>> Begin

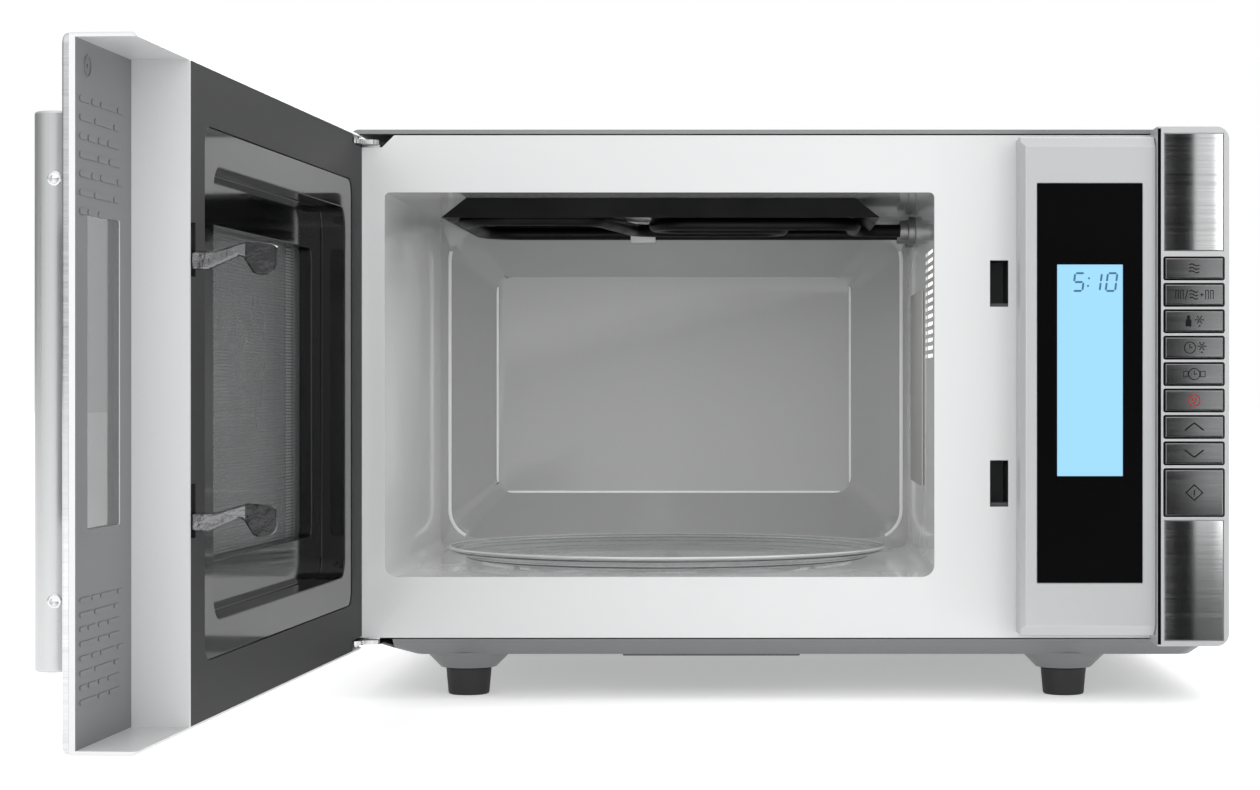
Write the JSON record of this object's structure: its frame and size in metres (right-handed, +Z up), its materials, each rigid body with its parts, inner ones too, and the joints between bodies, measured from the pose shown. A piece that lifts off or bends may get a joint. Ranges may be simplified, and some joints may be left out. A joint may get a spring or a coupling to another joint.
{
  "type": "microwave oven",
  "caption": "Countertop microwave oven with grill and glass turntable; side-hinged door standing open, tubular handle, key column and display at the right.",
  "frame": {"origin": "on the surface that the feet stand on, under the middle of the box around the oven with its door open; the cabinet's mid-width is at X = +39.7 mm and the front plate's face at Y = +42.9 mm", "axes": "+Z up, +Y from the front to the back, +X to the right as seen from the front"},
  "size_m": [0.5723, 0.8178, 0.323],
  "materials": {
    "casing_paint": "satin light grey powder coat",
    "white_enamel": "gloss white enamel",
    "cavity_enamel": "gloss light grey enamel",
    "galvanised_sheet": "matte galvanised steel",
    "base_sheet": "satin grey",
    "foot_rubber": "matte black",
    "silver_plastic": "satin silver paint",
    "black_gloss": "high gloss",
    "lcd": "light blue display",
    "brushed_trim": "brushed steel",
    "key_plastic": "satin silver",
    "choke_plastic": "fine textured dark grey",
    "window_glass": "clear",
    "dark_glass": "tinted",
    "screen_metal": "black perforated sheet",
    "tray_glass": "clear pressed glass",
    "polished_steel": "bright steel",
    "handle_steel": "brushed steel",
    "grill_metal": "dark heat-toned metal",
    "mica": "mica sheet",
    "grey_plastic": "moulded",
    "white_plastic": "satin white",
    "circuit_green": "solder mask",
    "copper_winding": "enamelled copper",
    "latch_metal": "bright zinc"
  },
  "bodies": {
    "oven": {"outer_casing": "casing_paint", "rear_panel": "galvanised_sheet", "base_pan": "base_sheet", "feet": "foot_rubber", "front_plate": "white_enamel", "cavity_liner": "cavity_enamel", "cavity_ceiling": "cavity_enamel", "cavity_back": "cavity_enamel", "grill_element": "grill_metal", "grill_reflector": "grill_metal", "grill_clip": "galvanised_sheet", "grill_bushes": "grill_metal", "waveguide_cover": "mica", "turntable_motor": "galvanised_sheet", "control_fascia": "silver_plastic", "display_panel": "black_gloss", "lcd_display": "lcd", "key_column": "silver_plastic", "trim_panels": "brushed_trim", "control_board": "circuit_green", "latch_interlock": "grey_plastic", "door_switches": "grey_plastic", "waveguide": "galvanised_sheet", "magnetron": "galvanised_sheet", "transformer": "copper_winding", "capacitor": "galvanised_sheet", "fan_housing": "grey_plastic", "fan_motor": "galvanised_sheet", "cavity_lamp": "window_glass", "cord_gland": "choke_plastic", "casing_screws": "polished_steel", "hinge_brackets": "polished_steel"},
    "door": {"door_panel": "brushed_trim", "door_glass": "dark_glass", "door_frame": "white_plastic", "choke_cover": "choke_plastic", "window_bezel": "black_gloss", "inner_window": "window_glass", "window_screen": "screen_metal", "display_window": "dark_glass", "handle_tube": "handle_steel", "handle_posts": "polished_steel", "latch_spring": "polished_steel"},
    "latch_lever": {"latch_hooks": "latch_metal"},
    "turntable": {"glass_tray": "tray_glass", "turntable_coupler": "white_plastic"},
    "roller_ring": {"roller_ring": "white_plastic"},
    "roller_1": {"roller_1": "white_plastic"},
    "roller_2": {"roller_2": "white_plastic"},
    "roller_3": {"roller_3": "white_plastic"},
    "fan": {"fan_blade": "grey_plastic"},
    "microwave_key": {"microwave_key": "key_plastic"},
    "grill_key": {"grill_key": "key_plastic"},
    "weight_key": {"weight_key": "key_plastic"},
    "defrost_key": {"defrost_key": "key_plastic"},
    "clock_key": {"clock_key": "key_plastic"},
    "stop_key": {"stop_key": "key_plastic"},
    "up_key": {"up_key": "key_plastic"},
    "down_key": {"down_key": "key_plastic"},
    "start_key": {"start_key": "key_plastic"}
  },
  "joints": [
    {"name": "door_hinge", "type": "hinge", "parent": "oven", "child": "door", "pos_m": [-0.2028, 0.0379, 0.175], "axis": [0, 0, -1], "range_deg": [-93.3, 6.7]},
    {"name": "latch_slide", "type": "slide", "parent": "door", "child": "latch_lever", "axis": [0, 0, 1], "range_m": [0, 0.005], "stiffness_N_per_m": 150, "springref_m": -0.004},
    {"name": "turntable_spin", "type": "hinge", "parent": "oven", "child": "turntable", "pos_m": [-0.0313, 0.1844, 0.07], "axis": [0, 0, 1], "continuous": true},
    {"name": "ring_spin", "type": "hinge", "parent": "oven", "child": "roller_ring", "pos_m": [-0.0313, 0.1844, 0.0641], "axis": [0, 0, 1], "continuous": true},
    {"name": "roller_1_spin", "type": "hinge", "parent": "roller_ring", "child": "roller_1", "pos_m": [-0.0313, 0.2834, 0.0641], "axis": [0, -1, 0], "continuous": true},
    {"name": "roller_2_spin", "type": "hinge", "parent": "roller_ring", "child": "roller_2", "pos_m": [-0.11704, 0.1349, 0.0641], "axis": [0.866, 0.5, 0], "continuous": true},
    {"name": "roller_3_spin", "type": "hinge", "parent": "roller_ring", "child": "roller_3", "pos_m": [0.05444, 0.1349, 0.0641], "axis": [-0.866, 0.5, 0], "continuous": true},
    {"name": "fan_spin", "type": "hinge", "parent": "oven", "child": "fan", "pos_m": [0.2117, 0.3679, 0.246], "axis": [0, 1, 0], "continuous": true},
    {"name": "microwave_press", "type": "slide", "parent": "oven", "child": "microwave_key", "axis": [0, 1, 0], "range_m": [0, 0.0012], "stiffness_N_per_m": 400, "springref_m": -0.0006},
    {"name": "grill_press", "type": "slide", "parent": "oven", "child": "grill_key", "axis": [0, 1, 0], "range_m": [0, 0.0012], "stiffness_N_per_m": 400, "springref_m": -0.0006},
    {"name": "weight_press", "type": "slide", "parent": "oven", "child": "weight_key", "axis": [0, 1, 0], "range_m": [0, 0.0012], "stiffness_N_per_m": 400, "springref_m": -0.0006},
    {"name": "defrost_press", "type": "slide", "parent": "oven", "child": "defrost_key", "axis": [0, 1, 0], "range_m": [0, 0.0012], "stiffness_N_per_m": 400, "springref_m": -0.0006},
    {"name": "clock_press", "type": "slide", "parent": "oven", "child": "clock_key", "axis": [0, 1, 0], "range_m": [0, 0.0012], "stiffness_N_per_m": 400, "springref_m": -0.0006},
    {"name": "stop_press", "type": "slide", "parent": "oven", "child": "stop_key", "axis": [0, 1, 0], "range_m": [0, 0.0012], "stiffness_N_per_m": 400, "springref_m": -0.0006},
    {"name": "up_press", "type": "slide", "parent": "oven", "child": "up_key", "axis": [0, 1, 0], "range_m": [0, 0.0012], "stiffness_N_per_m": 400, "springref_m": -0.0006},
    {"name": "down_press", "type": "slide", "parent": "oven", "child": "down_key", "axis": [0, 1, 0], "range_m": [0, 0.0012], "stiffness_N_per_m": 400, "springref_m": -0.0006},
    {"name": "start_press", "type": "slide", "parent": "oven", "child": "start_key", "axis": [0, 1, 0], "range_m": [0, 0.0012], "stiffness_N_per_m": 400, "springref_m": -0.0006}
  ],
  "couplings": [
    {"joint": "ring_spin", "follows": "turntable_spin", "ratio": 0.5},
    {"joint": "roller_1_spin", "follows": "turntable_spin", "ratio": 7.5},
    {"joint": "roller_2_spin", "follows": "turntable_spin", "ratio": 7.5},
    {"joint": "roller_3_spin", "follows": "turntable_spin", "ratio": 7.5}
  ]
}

>> End

EXERCISE TASK> From the first line to the last, please quote the material above exactly.

FINISHED EXERCISE>
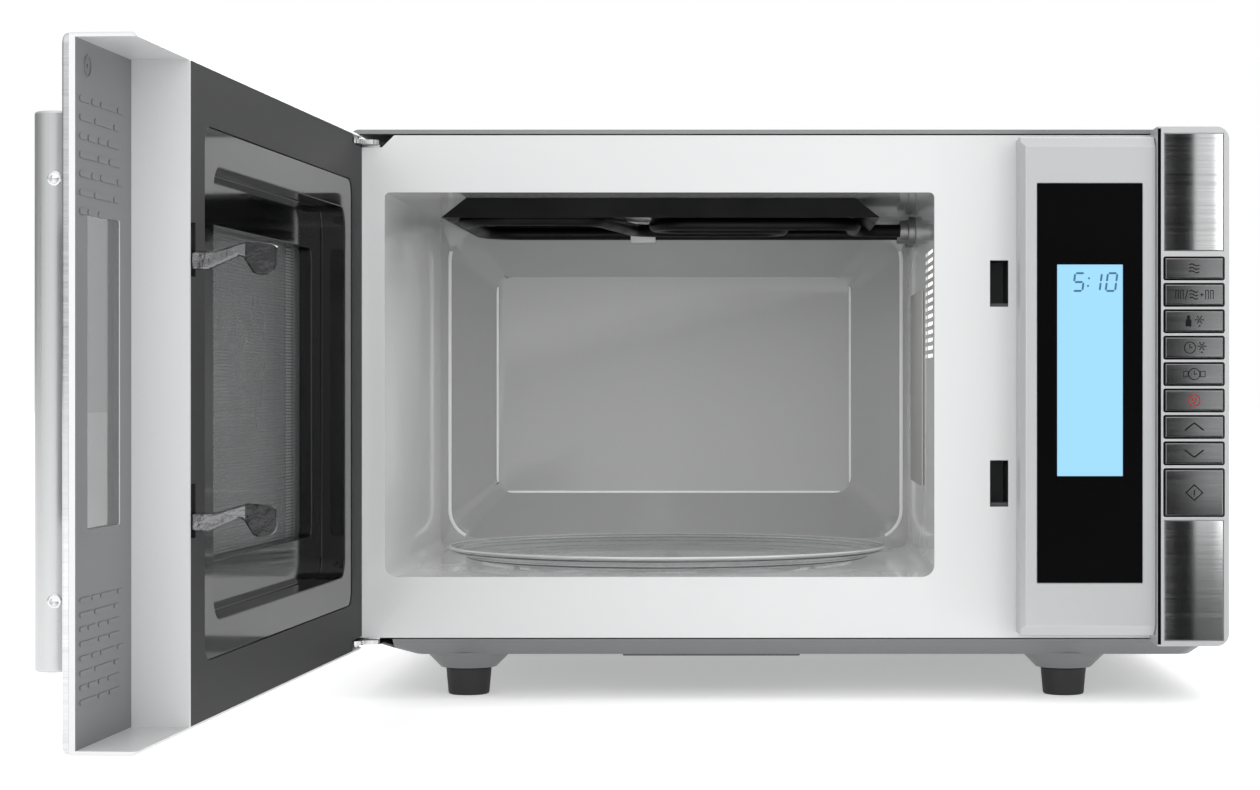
Write the JSON record of this object's structure: its frame and size in metres (right-handed, +Z up), its materials, each rigid body with its parts, inner ones too, and the joints between bodies, measured from the pose shown. A piece that lifts off or bends may get a joint. Ranges may be simplified, and some joints may be left out. A joint may get a spring or a coupling to another joint.
{
  "type": "microwave oven",
  "caption": "Countertop microwave oven with grill and glass turntable; side-hinged door standing open, tubular handle, key column and display at the right.",
  "frame": {"origin": "on the surface that the feet stand on, under the middle of the box around the oven with its door open; the cabinet's mid-width is at X = +39.7 mm and the front plate's face at Y = +42.9 mm", "axes": "+Z up, +Y from the front to the back, +X to the right as seen from the front"},
  "size_m": [0.5723, 0.8178, 0.323],
  "materials": {
    "casing_paint": "satin light grey powder coat",
    "white_enamel": "gloss white enamel",
    "cavity_enamel": "gloss light grey enamel",
    "galvanised_sheet": "matte galvanised steel",
    "base_sheet": "satin grey",
    "foot_rubber": "matte black",
    "silver_plastic": "satin silver paint",
    "black_gloss": "high gloss",
    "lcd": "light blue display",
    "brushed_trim": "brushed steel",
    "key_plastic": "satin silver",
    "choke_plastic": "fine textured dark grey",
    "window_glass": "clear",
    "dark_glass": "tinted",
    "screen_metal": "black perforated sheet",
    "tray_glass": "clear pressed glass",
    "polished_steel": "bright steel",
    "handle_steel": "brushed steel",
    "grill_metal": "dark heat-toned metal",
    "mica": "mica sheet",
    "grey_plastic": "moulded",
    "white_plastic": "satin white",
    "circuit_green": "solder mask",
    "copper_winding": "enamelled copper",
    "latch_metal": "bright zinc"
  },
  "bodies": {
    "oven": {"outer_casing": "casing_paint", "rear_panel": "galvanised_sheet", "base_pan": "base_sheet", "feet": "foot_rubber", "front_plate": "white_enamel", "cavity_liner": "cavity_enamel", "cavity_ceiling": "cavity_enamel", "cavity_back": "cavity_enamel", "grill_element": "grill_metal", "grill_reflector": "grill_metal", "grill_clip": "galvanised_sheet", "grill_bushes": "grill_metal", "waveguide_cover": "mica", "turntable_motor": "galvanised_sheet", "control_fascia": "silver_plastic", "display_panel": "black_gloss", "lcd_display": "lcd", "key_column": "silver_plastic", "trim_panels": "brushed_trim", "control_board": "circuit_green", "latch_interlock": "grey_plastic", "door_switches": "grey_plastic", "waveguide": "galvanised_sheet", "magnetron": "galvanised_sheet", "transformer": "copper_winding", "capacitor": "galvanised_sheet", "fan_housing": "grey_plastic", "fan_motor": "galvanised_sheet", "cavity_lamp": "window_glass", "cord_gland": "choke_plastic", "casing_screws": "polished_steel", "hinge_brackets": "polished_steel"},
    "door": {"door_panel": "brushed_trim", "door_glass": "dark_glass", "door_frame": "white_plastic", "choke_cover": "choke_plastic", "window_bezel": "black_gloss", "inner_window": "window_glass", "window_screen": "screen_metal", "display_window": "dark_glass", "handle_tube": "handle_steel", "handle_posts": "polished_steel", "latch_spring": "polished_steel"},
    "latch_lever": {"latch_hooks": "latch_metal"},
    "turntable": {"glass_tray": "tray_glass", "turntable_coupler": "white_plastic"},
    "roller_ring": {"roller_ring": "white_plastic"},
    "roller_1": {"roller_1": "white_plastic"},
    "roller_2": {"roller_2": "white_plastic"},
    "roller_3": {"roller_3": "white_plastic"},
    "fan": {"fan_blade": "grey_plastic"},
    "microwave_key": {"microwave_key": "key_plastic"},
    "grill_key": {"grill_key": "key_plastic"},
    "weight_key": {"weight_key": "key_plastic"},
    "defrost_key": {"defrost_key": "key_plastic"},
    "clock_key": {"clock_key": "key_plastic"},
    "stop_key": {"stop_key": "key_plastic"},
    "up_key": {"up_key": "key_plastic"},
    "down_key": {"down_key": "key_plastic"},
    "start_key": {"start_key": "key_plastic"}
  },
  "joints": [
    {"name": "door_hinge", "type": "hinge", "parent": "oven", "child": "door", "pos_m": [-0.2028, 0.0379, 0.175], "axis": [0, 0, -1], "range_deg": [-93.3, 6.7]},
    {"name": "latch_slide", "type": "slide", "parent": "door", "child": "latch_lever", "axis": [0, 0, 1], "range_m": [0, 0.005], "stiffness_N_per_m": 150, "springref_m": -0.004},
    {"name": "turntable_spin", "type": "hinge", "parent": "oven", "child": "turntable", "pos_m": [-0.0313, 0.1844, 0.07], "axis": [0, 0, 1], "continuous": true},
    {"name": "ring_spin", "type": "hinge", "parent": "oven", "child": "roller_ring", "pos_m": [-0.0313, 0.1844, 0.0641], "axis": [0, 0, 1], "continuous": true},
    {"name": "roller_1_spin", "type": "hinge", "parent": "roller_ring", "child": "roller_1", "pos_m": [-0.0313, 0.2834, 0.0641], "axis": [0, -1, 0], "continuous": true},
    {"name": "roller_2_spin", "type": "hinge", "parent": "roller_ring", "child": "roller_2", "pos_m": [-0.11704, 0.1349, 0.0641], "axis": [0.866, 0.5, 0], "continuous": true},
    {"name": "roller_3_spin", "type": "hinge", "parent": "roller_ring", "child": "roller_3", "pos_m": [0.05444, 0.1349, 0.0641], "axis": [-0.866, 0.5, 0], "continuous": true},
    {"name": "fan_spin", "type": "hinge", "parent": "oven", "child": "fan", "pos_m": [0.2117, 0.3679, 0.246], "axis": [0, 1, 0], "continuous": true},
    {"name": "microwave_press", "type": "slide", "parent": "oven", "child": "microwave_key", "axis": [0, 1, 0], "range_m": [0, 0.0012], "stiffness_N_per_m": 400, "springref_m": -0.0006},
    {"name": "grill_press", "type": "slide", "parent": "oven", "child": "grill_key", "axis": [0, 1, 0], "range_m": [0, 0.0012], "stiffness_N_per_m": 400, "springref_m": -0.0006},
    {"name": "weight_press", "type": "slide", "parent": "oven", "child": "weight_key", "axis": [0, 1, 0], "range_m": [0, 0.0012], "stiffness_N_per_m": 400, "springref_m": -0.0006},
    {"name": "defrost_press", "type": "slide", "parent": "oven", "child": "defrost_key", "axis": [0, 1, 0], "range_m": [0, 0.0012], "stiffness_N_per_m": 400, "springref_m": -0.0006},
    {"name": "clock_press", "type": "slide", "parent": "oven", "child": "clock_key", "axis": [0, 1, 0], "range_m": [0, 0.0012], "stiffness_N_per_m": 400, "springref_m": -0.0006},
    {"name": "stop_press", "type": "slide", "parent": "oven", "child": "stop_key", "axis": [0, 1, 0], "range_m": [0, 0.0012], "stiffness_N_per_m": 400, "springref_m": -0.0006},
    {"name": "up_press", "type": "slide", "parent": "oven", "child": "up_key", "axis": [0, 1, 0], "range_m": [0, 0.0012], "stiffness_N_per_m": 400, "springref_m": -0.0006},
    {"name": "down_press", "type": "slide", "parent": "oven", "child": "down_key", "axis": [0, 1, 0], "range_m": [0, 0.0012], "stiffness_N_per_m": 400, "springref_m": -0.0006},
    {"name": "start_press", "type": "slide", "parent": "oven", "child": "start_key", "axis": [0, 1, 0], "range_m": [0, 0.0012], "stiffness_N_per_m": 400, "springref_m": -0.0006}
  ],
  "couplings": [
    {"joint": "ring_spin", "follows": "turntable_spin", "ratio": 0.5},
    {"joint": "roller_1_spin", "follows": "turntable_spin", "ratio": 7.5},
    {"joint": "roller_2_spin", "follows": "turntable_spin", "ratio": 7.5},
    {"joint": "roller_3_spin", "follows": "turntable_spin", "ratio": 7.5}
  ]
}